The purchase and resale of domain names as such is a legitimate business, and participating in that business does not in itself evidence bad faith. The issue in this case is whether Respondent evidences bad faith by registering and offering to resell a domain name that directly incorporates Complainant’s mark, when Respondent has been advised of Complainant’s trademark claim in advance of registration, and when Complainant’s mark theoretically might be purchased and used by third parties without infringing Complainant’s rights. Respondent is essentially creating an auction in which Complainant must bid against others for use of its mark in a domain name, when there might be other good faith bidders. Following the analogous precedent involving the same Respondent (Aware, Inc. v. Cambridge, WIPO Case, No. DBIZ2002-00014) the Panel determines that Respondent’s conduct constitutes bad faith registration and use of the Domain Name because Respondent (a) has prevented Complainant and any other business with a good faith interest in using the name from registering it, and (b) has placed Complainant and third parties in the position of paying more to purchase the domain name than if they were able to acquire it directly from an accredited registrar, without adding any value for Complainant or any prospective third party purchaser.
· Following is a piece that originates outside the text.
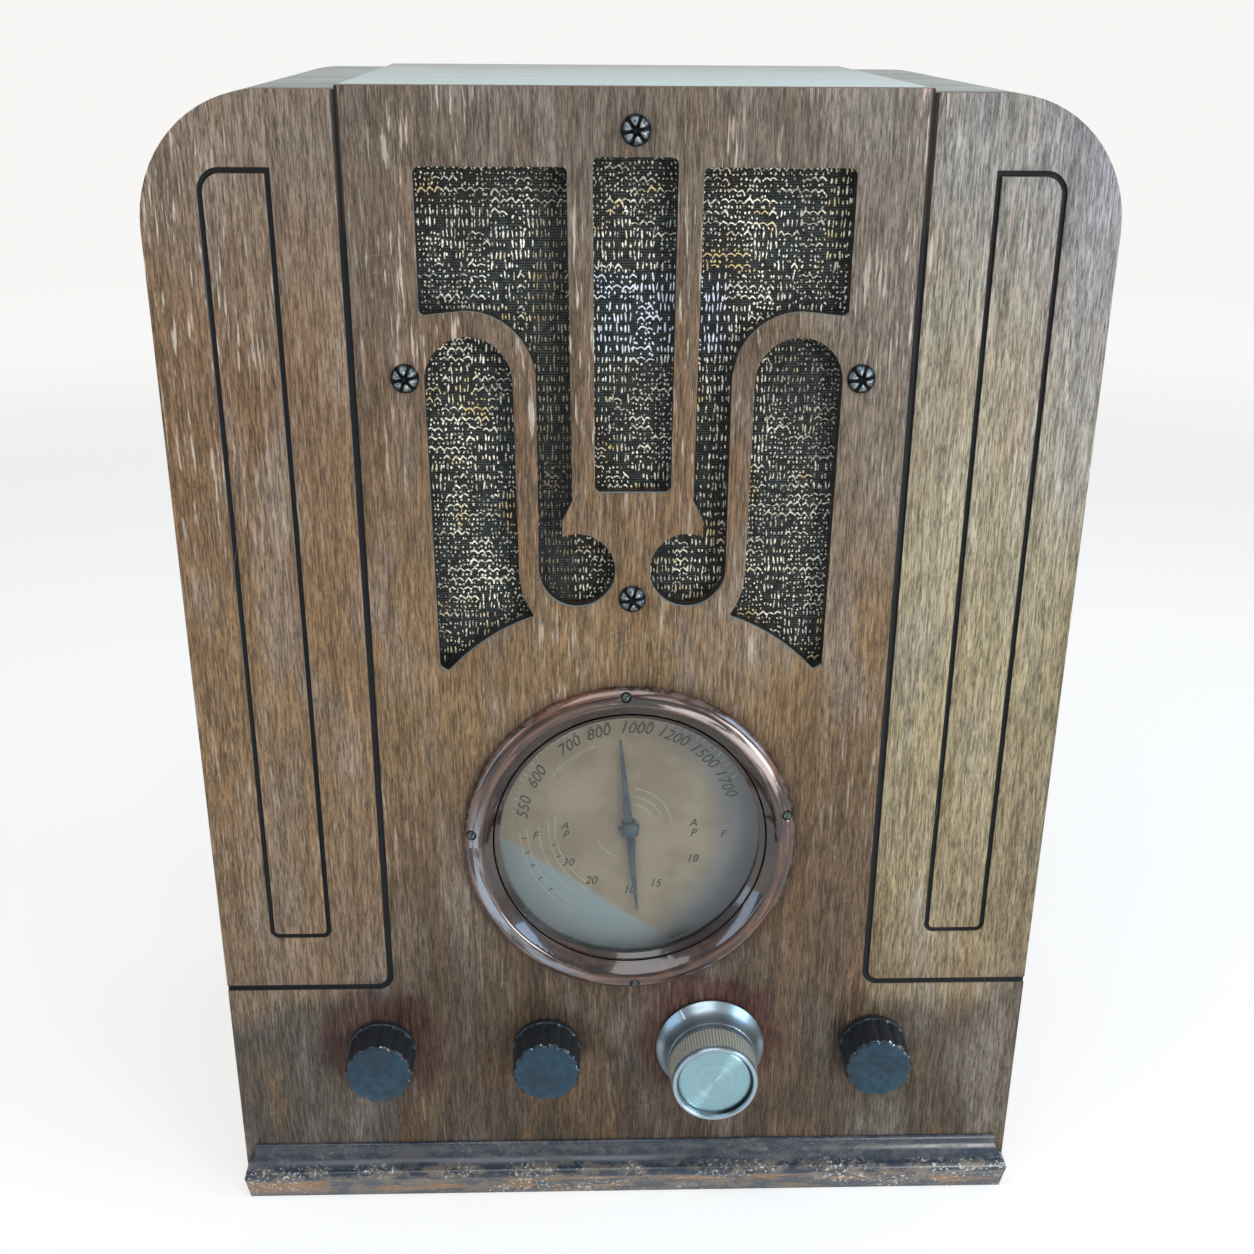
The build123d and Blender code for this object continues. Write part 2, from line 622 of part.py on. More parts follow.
# ---------------------------------------------------------------- knobs and controls
def fluted_knob(x):
    """Moulded knob with a domed face and fluted side."""
    front, back = FACE - KNOB_PROUD, FACE - 1.5
    knob = turned_y(closed(
        Line((SHAFT_R, back), (KNOB_R + 0.4, back)),
        Line((KNOB_R + 0.4, back), (KNOB_R + 0.4, back - 2.5)),
        Line((KNOB_R + 0.4, back - 2.5), (KNOB_R, front + 2.2)),
        ThreePointArc((KNOB_R, front + 2.2), (KNOB_R - 0.5, front + 1.4), (KNOB_R - 1.5, front + 1)),
        dome((KNOB_R - 1.5, front + 1), front),
        Line((0, front), (0, front + 7)),
        Line((0, front + 7), (SHAFT_R, front + 7)),
        Line((SHAFT_R, front + 7), (SHAFT_R, back)),
    ), x, CONTROL_Z)
    flutes = 14
    for dx, dz in around(flutes, KNOB_R + 1.15, 180 / flutes):
        knob -= rod_y(2.1, front + 1.2, back - 3, x + dx, CONTROL_Z + dz)
    return knob


def tuning_knob(x):
    """Turned metal knob: dished skirt, knurled body, rim round a sunk face."""
    front, back = FACE - TUNING_PROUD, FACE - 1.5
    return turned_y(closed(
        Line((SHAFT_R, back), (26.2, back)),
        Line((26.2, back), (26.2, back - 0.9)),
        ThreePointArc((26.2, back - 0.9), (24.4, back - 2.6), (22.6, back - 4.6)),
        ThreePointArc((22.6, back - 4.6), (21.5, back - 8), (21.2, back - 12)),
        Line((21.2, back - 12), (20.3, front + 1.8)),
        ThreePointArc((20.3, front + 1.8), (20.05, front + 0.5), (19.5, front)),
        Line((19.5, front), (18.3, front + 0.2)),
        Line((18.3, front + 0.2), (17.8, front + 4)),
        Line((17.8, front + 4), (0, front + 4)),
        Line((0, front + 4), (0, front + 9)),
        Line((0, front + 9), (SHAFT_R, front + 9)),
        Line((SHAFT_R, front + 9), (SHAFT_R, back)),
    ), x, CONTROL_Z)


def tuning_knob_cap(x):
    """Spun disc sunk in the front of the tuning knob."""
    front = FACE - TUNING_PROUD
    return turned_y([(0, front + 2.6), (17.0, front + 2.9), (17.6, front + 3.5), (17.6, front + 4),
                     (0, front + 4)], x, CONTROL_Z)


def control_body(x, radius, depth, lugs):
    """Pot or switch behind the chassis apron, with its threaded bush and lugs."""
    back = PAN_FRONT + SHEET
    body = rod_y(radius, back, back + depth, x, CONTROL_Z)
    body += rod_y(BUSH_R, PAN_FRONT - 5, back, x, CONTROL_Z)
    for i in range(lugs):
        lug_x = x + 6 * (i - (lugs - 1) / 2)
        body += bar(lug_x - 1.2, lug_x + 1.2, back + 3, back + 3.8, CONTROL_Z - radius - 7, CONTROL_Z - 4)
    return body - rod_y(SHAFT_R + RUNNING, PAN_FRONT - 6, back + depth - 2, x, CONTROL_Z)


def control_shaft(x, front, back):
    """Plain steel control shaft."""
    return rod_y(SHAFT_R, front, back, x, CONTROL_Z)


def band_switch(x):
    """Rotary switch: detent plate, wafer and spacers."""
    back = PAN_FRONT + SHEET
    switch = rod_y(14, back, back + 2, x, CONTROL_Z) + rod_y(14, back + 16, back + 18, x, CONTROL_Z)
    switch += rod_y(BUSH_R, PAN_FRONT - 5, back, x, CONTROL_Z)
    for side in (-1, 1):
        switch += rod_y(1.8, back + 2, back + 16, x + side * 11, CONTROL_Z)
    for dx, dz in around(10, 13.2, 18):
        lug_x, lug_z = x + dx, CONTROL_Z + dz
        switch += bar(lug_x - 0.8, lug_x + 0.8, back + 15, back + 19, lug_z - 0.8, lug_z + 0.8)
    return switch - rod_y(SHAFT_R + RUNNING, PAN_FRONT - 6, back + 20, x, CONTROL_Z)


def controls():
    """Four knobs, their shafts, and what they turn."""
    nodes = {}
    knob_seat = FACE - KNOB_PROUD + 7
    for name in ("volume", "tone", "band"):
        x = CONTROL_X[name]
        nodes[f"{name}_knob"] = fluted_knob(x)
        nodes[f"{name}_shaft"] = control_shaft(x, knob_seat, PAN_FRONT + 12)
    nodes["volume_control"] = control_body(CONTROL_X["volume"], 12, 15, 3)
    nodes["tone_control"] = control_body(CONTROL_X["tone"], 12, 15, 3)
    nodes["band_switch"] = band_switch(CONTROL_X["band"])

    x = CONTROL_X["tuning"]
    nodes["tuning_knob"] = tuning_knob(x)
    nodes["tuning_knob_cap"] = tuning_knob_cap(x)
    seat = FACE - TUNING_PROUD + 9
    shaft = control_shaft(x, seat, PAN_FRONT + 12)
    nodes["tuning_shaft"] = shaft + rod_y(SPINDLE_R, CORD_Y - 1.5, CORD_Y + 1.5, x, CONTROL_Z)
    bush = rod_y(BUSH_R, PAN_FRONT - 3, PAN_FRONT + 10, x, CONTROL_Z)
    bush += rod_y(8, PAN_FRONT + SHEET, PAN_FRONT + 4, x, CONTROL_Z)
    nodes["tuning_bushing"] = bush - rod_y(SHAFT_R + RUNNING, -90, -60, x, CONTROL_Z)

    nut = RegularPolygon(6.4, 6, major_radius=False) - Circle(BUSH_R)
    nodes["control_nuts"] = solids([
        front_plate(Pos(x, CONTROL_Z) * nut, PAN_FRONT - 2.4, PAN_FRONT) for x in CONTROL_X.values()])
    return nodes


# ---------------------------------------------------------------- chassis
def chassis_bolt_places():
    """Bolts that hold the chassis down, as (x, y)."""
    return [(x, y) for x in (-139, 139) for y in (-62, 100)]


def chassis_pan():
    """Folded steel pan, open underneath, with inward flanges."""
    outer = bar(-PAN_X, PAN_X, PAN_FRONT, PAN_BACK, PAN_Z0, DECK)
    pan = outer - bar(-PAN_X + SHEET, PAN_X - SHEET, PAN_FRONT + SHEET, PAN_BACK - SHEET,
                      PAN_Z0 + SHEET, DECK - SHEET)
    pan -= bar(-PAN_X + 22, PAN_X - 22, PAN_FRONT + 8, PAN_BACK - 8, PAN_Z0 - 1, PAN_Z0 + 5)
    for x in CONTROL_X.values():
        pan -= rod_y(BUSH_R, PAN_FRONT - 1, PAN_FRONT + 3, x, CONTROL_Z)
    for x, y in TUBES:
        pan -= rod_z(14, DECK - 3, DECK + 1, x, y)
    for x, y in chassis_bolt_places():
        pan -= rod_z(2.6, PAN_Z0 - 1, PAN_Z0 + 3, x, y)
    pan -= rod_y(6, PAN_BACK - 3, PAN_BACK + 1, -100, 60)
    return pan


def power_transformer():
    """Laminated core between two bell covers, with four bolts."""
    x0, x1, y0, y1 = 82, 144, 34, 106
    core = bar(x0, x1, y0, y1, 120, 148)
    pieces = [core]
    for z0, z1 in ((DECK, 120), (148, 169)):
        bell = bar(x0 + 5, x1 - 5, y0 + 5, y1 - 5, z0, z1)
        bell = fillet(bell.edges().filter_by(Axis.Z), 8)
        pieces.append(bell)
    for x in (x0 + 3, x1 - 3):
        for y in (y0 + 3, y1 - 3):
            pieces.append(rod_z(2.2, DECK, 120, x, y))
            pieces.append(rod_z(3.8, 148, 151, x, y))
    return solids(pieces)


def tube_sizes(place):
    """Radius and height of a tube's glass above its base."""
    return (22.0, 78.0) if place == BIG_TUBE else (14.6, 62.0)


def tube_envelope(x, y):
    """Closed glass bulb with a domed crown."""
    radius, height = tube_sizes((x, y))
    z0 = DECK + 21
    neck = 12.5
    return turned_z(closed(
        Line((0, z0), (neck, z0)),
        Line((neck, z0), (neck, z0 + 6)),
        ThreePointArc((neck, z0 + 6), (neck + (radius - neck) * 0.7, z0 + 11), (radius, z0 + 18)),
        Line((radius, z0 + 18), (radius, z0 + height - radius)),
        dome((radius, z0 + height - radius), z0 + height),
        Line((0, z0 + height), (0, z0)),
    ), x, y)


def chassis():
    """Pan with tubes, cans, transformer and fastenings."""
    tube_bases, sockets, envelopes = [], [], []
    for x, y in TUBES:
        socket = rod_z(18, DECK, DECK + 3, x, y) - rod_z(5, DECK - 1, DECK + 4, x, y)
        sockets.append(socket + (rod_z(13.9, DECK - 5, DECK, x, y) - rod_z(5, DECK - 6, DECK + 1, x, y)))
        tube_bases.append(rod_z(16, DECK + 3, DECK + 21, x, y) + rod_z(4.5, DECK - 3, DECK + 3, x, y))
        envelopes.append(tube_envelope(x, y))
    shields = []
    for x, y in SHIELDED:
        can = rod_z(18.6, DECK + 3, DECK + 88, x, y) - rod_z(18, DECK, DECK + 87.4, x, y)
        shields.append(can - rod_z(7, DECK + 80, DECK + 90, x, y))
    cans = []
    for x, y, half, height in ((-78, -42, 17, 84), (-78, 18, 17, 84), (72, -38, 14, 56)):
        can = bar(x - half, x + half, y - half, y + half, DECK, DECK + height)
        trimmer_hole = rod_z(2.5, DECK + height - 3, DECK + height + 1, x, y)
        cans.append(fillet(can.edges().filter_by(Axis.Z), 3) - trimmer_hole)
    electrolytics = [rod_z(13, DECK, DECK + 78, 48, 92), rod_z(11, DECK, DECK + 64, 58, 50)]
    electrolytics = [chamfer(c.edges().sort_by(Axis.Z)[-1], 1.5) for c in electrolytics]
    bolts, mounts = [], []
    for x, y in chassis_bolt_places():
        bolts.append(rod_z(5, 1.5, 5, x, y) + rod_z(2.4, 4.5, 34, x, y))
        mounts.append(rod_z(8, 25, PAN_Z0, x, y) - rod_z(2.6, 24, 28, x, y))
    top = DIAL_Z - 36
    for x, y in ((-24, -30), (24, -30), (-24, 30), (24, 30)):
        mounts.append(rod_z(6, top, DIAL_Z - 34, x, y) + rod_z(3.4, top - 3, top, x, y))
    inner, outer = PAN_BACK - SHEET, PAN_BACK
    grommet = turned_y([(4, inner - 1.8), (8.5, inner - 1.8), (8.5, inner), (6, inner),
                        (6, outer), (8.5, outer), (8.5, outer + 2), (4, outer + 2)], -100, 60)
    return {
        "chassis_pan": chassis_pan(),
        "chassis_bolts": solids(bolts),
        "rubber_mounts": solids(mounts),
        "power_transformer": power_transformer(),
        "tube_sockets": solids(sockets),
        "tube_bases": solids(tube_bases),
        "tube_envelopes": solids(envelopes),
        "tube_shields": solids(shields),
        "coil_cans": solids(cans),
        "electrolytic_cans": solids(electrolytics),
        "cord_grommet": grommet,
    }


# ---------------------------------------------------------------- writing
def main():
    """Build every sub-part and write its STEP file."""
    os.makedirs("parts", exist_ok=True)
    nodes = {}
    for section in (cabinet, speaker, dial, tuning_drive, controls, chassis):
        nodes.update(section())
    for name, shape in nodes.items():
        export_step(shape, f"parts/{name}.step")
    print(len(nodes), "nodes written")


main()
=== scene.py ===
"""Looks of the tabletop radio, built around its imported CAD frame.

Every length is in metres in the frame's own axes: X to the right, -Y towards the listener, +Z up.
"""
from __future__ import annotations

import logging
import math
import random
from contextlib import contextmanager
from dataclasses import dataclass
from enum import Enum
from typing import Callable, Iterator, Sequence

import bmesh
import bpy
import numpy as np
from mathutils import Matrix, Vector

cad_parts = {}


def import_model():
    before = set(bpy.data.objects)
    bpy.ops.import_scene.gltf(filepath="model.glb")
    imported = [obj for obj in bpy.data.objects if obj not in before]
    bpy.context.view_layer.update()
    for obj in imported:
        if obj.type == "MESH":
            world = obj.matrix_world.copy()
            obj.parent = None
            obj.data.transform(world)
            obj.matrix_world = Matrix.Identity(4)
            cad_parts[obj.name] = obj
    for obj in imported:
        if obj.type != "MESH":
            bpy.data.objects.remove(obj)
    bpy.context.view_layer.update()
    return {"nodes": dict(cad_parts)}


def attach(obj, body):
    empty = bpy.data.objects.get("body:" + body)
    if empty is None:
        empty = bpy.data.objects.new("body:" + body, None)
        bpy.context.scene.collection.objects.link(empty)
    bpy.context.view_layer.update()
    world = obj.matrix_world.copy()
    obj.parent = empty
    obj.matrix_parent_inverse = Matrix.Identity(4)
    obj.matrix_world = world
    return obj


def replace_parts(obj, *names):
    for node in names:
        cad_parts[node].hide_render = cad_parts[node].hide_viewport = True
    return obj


log = logging.getLogger("radio")

Colour = tuple[float, float, float]
Point = tuple[float, float, float]
Place = tuple[float, float]

MM = 0.001
FACE = -0.1095             # front surface of the front panel
PANEL_BACK = -0.1
CLOTH_FRONT = -0.0999
SPEAKER_Z = 0.4
DIAL_Z = 0.1924
CARD_FRONT = -0.0934
CONTROL_Z = 0.082
DECK = 0.099               # top of the chassis deck
BOLT_RING = 0.092
CENTRE_HALF = 0.114        # half the width of the front's centre section
TUBE_FOOT = DECK + 21 * MM
CABINET_TOP = 0.507


class Body(str, Enum):
    """The CAD bodies that pieces ride on."""

    CABINET = "cabinet"
    TUNING_GEAR = "tuning_gear"
    TUNING_CONTROL = "tuning_control"
    VOLUME = "volume"
    TONE = "tone"
    BAND = "band"


class Slot(str, Enum):
    """The record's material slots."""

    VENEER = "veneer"
    BENT_PLY = "bent_ply"
    PLAIN_WOOD = "plain_wood"
    DARK_TRIM = "dark_trim"
    CLOTH = "cloth"
    BLACKENED = "blackened"
    BRONZE = "bronze"
    GLASS = "glass"
    DIAL_PRINT = "dial_print"
    POINTER = "pointer"
    BLACK_MOULDED = "black_moulded"
    ALUMINIUM = "aluminium"
    PLATED_STEEL = "plated_steel"
    BLACK_ENAMEL = "black_enamel"
    CONE_PAPER = "cone_paper"
    WINDING = "winding"
    BAKELITE = "bakelite"
    TUBE_GLASS = "tube_glass"
    BRASS = "brass"
    RUBBER = "rubber"
    TWINE = "twine"


class Knob(Enum):
    """The four controls on the front, from left to right."""

    VOLUME = (-0.119, Body.VOLUME)
    TONE = (-0.0397, Body.TONE)
    TUNING = (0.0397, Body.TUNING_CONTROL)
    BAND = (0.119, Body.BAND)

    @property
    def x(self) -> float:
        """Where the control's axis is across the front."""
        return self.value[0]

    @property
    def body(self) -> Body:
        """The body that turns with the control."""
        return self.value[1]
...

Complainant has demonstrated that Respondent registered the disputed domain name that is identical to a trademark in which Complainant has rights, that Respondent has no rights or legitimate interests in the disputed name, and that Respondent has acted in bad faith, all within the meaning of paragraph 4(a) of the STOP.

 

7. Decision

The Panel determines that Complainant, DOUX S.A., has met the burden of proving that Respondent, Cambridge, has registered the disputed domain name, <supreme.biz>, identical to a trademark in which Complainant has rights, that Respondent has not established rights or legitimate interests in that domain name, and that Respondent registered the disputed domain name in bad faith, all within the meaning of paragraph 4(a) of the Stop. The Panel therefore directs to transfer the disputed domain name to Complainant.